__Problem description__
From the first line of the data through the line containing "return np.radians(np.array(angles))", return each line exactly.

--- START ---

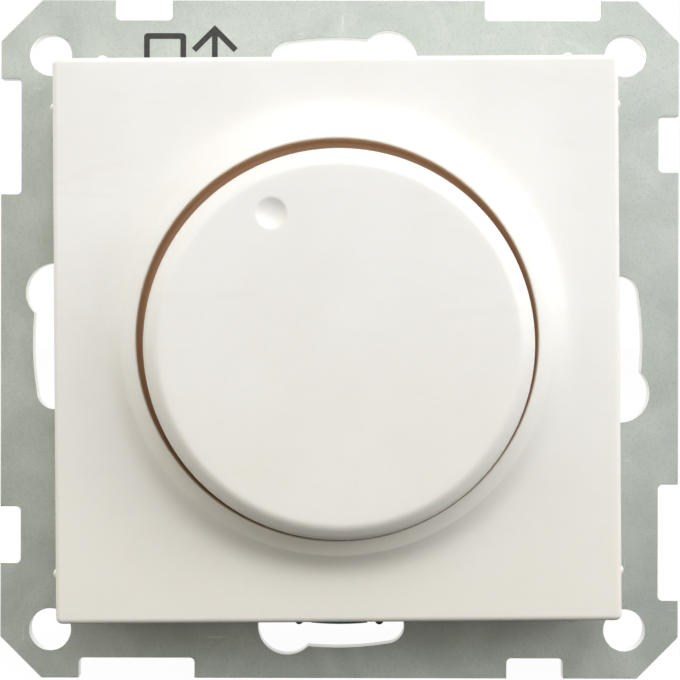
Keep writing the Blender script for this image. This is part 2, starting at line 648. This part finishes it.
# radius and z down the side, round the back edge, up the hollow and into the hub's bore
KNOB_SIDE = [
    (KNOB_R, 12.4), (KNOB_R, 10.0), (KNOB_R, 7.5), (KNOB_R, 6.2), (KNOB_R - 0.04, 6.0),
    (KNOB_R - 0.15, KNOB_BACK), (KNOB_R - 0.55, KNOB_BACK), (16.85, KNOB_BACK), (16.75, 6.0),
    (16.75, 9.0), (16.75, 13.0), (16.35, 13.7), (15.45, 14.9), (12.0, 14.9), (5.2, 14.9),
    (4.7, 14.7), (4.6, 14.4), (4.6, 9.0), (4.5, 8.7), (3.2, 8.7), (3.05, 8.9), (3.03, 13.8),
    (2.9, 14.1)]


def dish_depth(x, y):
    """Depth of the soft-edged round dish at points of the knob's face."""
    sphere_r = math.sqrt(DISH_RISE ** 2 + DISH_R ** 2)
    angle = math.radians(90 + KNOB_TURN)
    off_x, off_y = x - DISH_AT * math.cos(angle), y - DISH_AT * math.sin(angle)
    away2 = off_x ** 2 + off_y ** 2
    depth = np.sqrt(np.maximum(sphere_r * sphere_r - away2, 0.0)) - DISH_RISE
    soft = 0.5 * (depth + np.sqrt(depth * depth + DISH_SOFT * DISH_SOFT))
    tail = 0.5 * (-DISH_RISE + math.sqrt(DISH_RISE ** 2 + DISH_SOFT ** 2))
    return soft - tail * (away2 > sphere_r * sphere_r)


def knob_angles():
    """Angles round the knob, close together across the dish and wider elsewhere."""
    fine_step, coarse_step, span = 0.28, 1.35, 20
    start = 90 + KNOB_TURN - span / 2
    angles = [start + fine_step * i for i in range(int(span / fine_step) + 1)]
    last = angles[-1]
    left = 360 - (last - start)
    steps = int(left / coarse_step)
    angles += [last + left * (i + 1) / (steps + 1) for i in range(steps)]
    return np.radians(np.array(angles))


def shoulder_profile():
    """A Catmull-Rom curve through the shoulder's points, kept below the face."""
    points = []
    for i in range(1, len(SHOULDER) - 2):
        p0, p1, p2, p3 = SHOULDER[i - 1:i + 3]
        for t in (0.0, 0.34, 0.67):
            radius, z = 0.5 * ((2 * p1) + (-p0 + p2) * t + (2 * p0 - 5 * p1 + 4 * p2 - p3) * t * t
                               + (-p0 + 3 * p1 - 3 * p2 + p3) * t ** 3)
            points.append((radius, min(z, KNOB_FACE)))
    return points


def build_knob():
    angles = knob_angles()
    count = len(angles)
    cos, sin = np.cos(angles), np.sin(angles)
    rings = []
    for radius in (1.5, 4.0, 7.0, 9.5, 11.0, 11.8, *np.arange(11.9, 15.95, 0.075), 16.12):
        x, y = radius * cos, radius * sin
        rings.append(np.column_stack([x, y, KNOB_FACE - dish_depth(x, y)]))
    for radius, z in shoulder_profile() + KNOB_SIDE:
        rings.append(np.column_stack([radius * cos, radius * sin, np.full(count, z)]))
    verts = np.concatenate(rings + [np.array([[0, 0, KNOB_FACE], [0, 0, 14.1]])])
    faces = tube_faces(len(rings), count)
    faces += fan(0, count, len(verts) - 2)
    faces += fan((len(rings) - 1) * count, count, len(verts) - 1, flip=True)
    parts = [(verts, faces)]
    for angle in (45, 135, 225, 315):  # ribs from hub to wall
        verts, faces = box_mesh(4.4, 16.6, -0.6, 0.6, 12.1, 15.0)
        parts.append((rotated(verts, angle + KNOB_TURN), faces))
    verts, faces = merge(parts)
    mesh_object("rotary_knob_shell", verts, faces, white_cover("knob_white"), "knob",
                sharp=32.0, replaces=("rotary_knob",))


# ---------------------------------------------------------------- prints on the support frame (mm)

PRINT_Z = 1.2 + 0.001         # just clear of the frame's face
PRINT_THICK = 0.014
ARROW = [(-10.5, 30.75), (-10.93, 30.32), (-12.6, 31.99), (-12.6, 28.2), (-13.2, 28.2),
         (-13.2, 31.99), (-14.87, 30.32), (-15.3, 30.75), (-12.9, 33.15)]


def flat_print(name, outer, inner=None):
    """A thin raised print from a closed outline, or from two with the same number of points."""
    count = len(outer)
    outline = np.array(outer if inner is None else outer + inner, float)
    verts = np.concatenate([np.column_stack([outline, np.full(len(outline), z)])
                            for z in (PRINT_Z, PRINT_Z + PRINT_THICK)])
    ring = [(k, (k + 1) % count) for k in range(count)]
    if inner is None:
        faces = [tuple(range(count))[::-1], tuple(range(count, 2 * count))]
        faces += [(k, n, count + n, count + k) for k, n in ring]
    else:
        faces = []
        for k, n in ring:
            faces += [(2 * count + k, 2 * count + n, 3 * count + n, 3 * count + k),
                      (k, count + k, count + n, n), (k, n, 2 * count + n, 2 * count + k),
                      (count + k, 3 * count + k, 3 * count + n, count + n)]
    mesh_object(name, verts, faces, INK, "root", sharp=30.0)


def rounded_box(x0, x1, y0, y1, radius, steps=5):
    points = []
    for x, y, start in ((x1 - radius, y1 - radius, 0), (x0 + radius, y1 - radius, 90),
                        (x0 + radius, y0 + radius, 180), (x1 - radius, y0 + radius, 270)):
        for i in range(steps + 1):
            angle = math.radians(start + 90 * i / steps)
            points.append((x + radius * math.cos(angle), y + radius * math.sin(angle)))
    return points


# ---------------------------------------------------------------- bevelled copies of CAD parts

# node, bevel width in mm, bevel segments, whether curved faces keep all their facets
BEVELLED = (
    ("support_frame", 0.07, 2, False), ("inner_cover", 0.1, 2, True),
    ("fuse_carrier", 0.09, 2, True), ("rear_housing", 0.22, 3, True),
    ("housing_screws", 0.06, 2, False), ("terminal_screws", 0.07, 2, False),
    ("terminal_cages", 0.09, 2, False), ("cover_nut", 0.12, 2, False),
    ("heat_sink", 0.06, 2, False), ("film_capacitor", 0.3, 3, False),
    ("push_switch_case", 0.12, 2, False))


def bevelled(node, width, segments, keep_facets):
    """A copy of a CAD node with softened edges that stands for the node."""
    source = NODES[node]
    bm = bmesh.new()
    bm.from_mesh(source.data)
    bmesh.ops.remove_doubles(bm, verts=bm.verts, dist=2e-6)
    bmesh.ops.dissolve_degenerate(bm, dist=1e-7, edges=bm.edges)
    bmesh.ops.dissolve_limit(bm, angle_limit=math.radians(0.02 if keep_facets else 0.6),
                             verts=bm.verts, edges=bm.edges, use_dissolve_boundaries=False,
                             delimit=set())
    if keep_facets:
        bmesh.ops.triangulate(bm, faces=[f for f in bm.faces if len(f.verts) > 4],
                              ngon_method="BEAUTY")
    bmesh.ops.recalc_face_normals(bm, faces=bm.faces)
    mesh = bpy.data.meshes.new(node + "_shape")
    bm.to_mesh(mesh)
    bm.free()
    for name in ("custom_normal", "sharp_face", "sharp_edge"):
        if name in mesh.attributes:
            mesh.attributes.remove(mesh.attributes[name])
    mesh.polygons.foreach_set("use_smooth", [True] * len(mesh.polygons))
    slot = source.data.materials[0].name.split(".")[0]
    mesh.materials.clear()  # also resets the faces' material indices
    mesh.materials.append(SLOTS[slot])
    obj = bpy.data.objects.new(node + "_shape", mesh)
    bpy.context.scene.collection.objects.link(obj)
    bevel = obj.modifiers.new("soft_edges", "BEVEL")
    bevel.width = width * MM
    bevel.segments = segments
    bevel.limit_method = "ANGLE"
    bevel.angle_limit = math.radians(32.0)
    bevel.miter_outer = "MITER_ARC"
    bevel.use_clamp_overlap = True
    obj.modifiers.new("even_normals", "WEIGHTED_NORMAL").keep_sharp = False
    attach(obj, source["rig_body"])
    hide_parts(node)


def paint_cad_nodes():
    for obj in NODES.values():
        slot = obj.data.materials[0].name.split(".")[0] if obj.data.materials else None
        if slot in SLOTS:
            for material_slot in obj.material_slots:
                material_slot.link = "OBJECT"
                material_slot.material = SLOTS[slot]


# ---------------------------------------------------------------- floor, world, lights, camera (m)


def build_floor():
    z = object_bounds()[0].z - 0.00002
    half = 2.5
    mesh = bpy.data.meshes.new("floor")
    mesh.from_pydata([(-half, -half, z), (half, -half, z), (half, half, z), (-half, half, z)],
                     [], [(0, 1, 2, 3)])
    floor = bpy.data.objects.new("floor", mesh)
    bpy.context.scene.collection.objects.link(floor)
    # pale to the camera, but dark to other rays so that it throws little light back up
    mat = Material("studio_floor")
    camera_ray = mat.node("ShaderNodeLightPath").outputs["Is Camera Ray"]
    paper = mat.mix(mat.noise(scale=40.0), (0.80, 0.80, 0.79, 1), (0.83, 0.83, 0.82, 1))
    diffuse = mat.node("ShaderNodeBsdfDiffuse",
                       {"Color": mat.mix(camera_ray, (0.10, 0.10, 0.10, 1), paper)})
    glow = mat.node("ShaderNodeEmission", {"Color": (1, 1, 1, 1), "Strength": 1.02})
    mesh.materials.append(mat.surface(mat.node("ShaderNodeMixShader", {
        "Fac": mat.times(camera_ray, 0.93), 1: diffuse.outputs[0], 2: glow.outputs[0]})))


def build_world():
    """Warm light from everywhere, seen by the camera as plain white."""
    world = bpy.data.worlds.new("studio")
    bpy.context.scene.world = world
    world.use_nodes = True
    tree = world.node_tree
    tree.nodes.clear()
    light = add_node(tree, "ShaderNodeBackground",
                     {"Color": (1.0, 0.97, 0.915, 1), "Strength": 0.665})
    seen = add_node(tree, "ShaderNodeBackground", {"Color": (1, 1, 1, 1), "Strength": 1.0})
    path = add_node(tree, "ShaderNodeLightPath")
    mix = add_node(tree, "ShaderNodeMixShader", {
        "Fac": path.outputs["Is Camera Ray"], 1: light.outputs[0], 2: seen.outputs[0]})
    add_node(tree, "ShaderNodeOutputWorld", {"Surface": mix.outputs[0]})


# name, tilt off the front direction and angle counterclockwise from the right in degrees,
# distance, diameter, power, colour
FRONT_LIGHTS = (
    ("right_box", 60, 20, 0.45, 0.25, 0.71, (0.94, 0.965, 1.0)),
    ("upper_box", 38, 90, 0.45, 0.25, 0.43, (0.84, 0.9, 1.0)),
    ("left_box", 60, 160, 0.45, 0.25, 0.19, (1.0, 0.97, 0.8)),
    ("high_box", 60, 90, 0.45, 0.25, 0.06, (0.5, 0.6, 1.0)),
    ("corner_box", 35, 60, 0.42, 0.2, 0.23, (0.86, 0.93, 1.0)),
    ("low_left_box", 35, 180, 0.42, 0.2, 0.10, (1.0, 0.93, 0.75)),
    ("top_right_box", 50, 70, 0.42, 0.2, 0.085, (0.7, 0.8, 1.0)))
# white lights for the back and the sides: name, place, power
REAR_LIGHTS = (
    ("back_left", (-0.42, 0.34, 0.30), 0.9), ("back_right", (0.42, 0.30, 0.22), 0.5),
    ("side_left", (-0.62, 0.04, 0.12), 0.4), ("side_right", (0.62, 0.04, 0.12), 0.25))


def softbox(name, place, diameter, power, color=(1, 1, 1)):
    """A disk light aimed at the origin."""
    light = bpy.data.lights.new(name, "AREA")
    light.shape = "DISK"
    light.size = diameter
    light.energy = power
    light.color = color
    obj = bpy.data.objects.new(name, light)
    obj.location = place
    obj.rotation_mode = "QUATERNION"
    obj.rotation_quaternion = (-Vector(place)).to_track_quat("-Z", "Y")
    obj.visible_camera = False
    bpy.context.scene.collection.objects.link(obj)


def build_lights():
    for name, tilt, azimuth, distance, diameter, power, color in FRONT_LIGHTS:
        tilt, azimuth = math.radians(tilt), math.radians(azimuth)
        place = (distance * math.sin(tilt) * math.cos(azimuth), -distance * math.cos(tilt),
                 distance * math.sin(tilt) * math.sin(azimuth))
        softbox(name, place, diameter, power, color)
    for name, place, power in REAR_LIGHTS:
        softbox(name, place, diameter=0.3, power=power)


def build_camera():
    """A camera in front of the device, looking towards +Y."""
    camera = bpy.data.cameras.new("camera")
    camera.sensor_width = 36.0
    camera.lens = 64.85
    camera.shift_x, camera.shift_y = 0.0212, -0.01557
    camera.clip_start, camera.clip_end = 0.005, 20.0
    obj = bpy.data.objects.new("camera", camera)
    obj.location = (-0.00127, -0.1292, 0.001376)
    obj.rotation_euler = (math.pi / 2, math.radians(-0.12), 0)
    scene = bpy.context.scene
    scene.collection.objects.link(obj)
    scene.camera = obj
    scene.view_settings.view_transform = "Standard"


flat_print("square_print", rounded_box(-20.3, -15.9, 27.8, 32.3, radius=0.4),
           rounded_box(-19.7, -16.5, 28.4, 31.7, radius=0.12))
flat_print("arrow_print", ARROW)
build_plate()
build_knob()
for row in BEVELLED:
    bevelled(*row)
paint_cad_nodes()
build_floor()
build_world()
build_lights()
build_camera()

--- END ---

__Task answer__
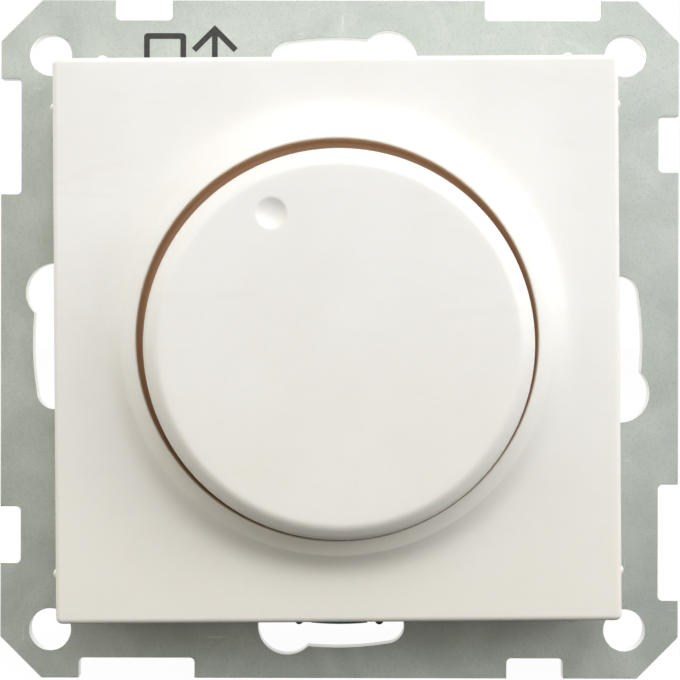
Keep writing the Blender script for this image. This is part 2, starting at line 648. This part finishes it.
# radius and z down the side, round the back edge, up the hollow and into the hub's bore
KNOB_SIDE = [
    (KNOB_R, 12.4), (KNOB_R, 10.0), (KNOB_R, 7.5), (KNOB_R, 6.2), (KNOB_R - 0.04, 6.0),
    (KNOB_R - 0.15, KNOB_BACK), (KNOB_R - 0.55, KNOB_BACK), (16.85, KNOB_BACK), (16.75, 6.0),
    (16.75, 9.0), (16.75, 13.0), (16.35, 13.7), (15.45, 14.9), (12.0, 14.9), (5.2, 14.9),
    (4.7, 14.7), (4.6, 14.4), (4.6, 9.0), (4.5, 8.7), (3.2, 8.7), (3.05, 8.9), (3.03, 13.8),
    (2.9, 14.1)]


def dish_depth(x, y):
    """Depth of the soft-edged round dish at points of the knob's face."""
    sphere_r = math.sqrt(DISH_RISE ** 2 + DISH_R ** 2)
    angle = math.radians(90 + KNOB_TURN)
    off_x, off_y = x - DISH_AT * math.cos(angle), y - DISH_AT * math.sin(angle)
    away2 = off_x ** 2 + off_y ** 2
    depth = np.sqrt(np.maximum(sphere_r * sphere_r - away2, 0.0)) - DISH_RISE
    soft = 0.5 * (depth + np.sqrt(depth * depth + DISH_SOFT * DISH_SOFT))
    tail = 0.5 * (-DISH_RISE + math.sqrt(DISH_RISE ** 2 + DISH_SOFT ** 2))
    return soft - tail * (away2 > sphere_r * sphere_r)


def knob_angles():
    """Angles round the knob, close together across the dish and wider elsewhere."""
    fine_step, coarse_step, span = 0.28, 1.35, 20
    start = 90 + KNOB_TURN - span / 2
    angles = [start + fine_step * i for i in range(int(span / fine_step) + 1)]
    last = angles[-1]
    left = 360 - (last - start)
    steps = int(left / coarse_step)
    angles += [last + left * (i + 1) / (steps + 1) for i in range(steps)]
    return np.radians(np.array(angles))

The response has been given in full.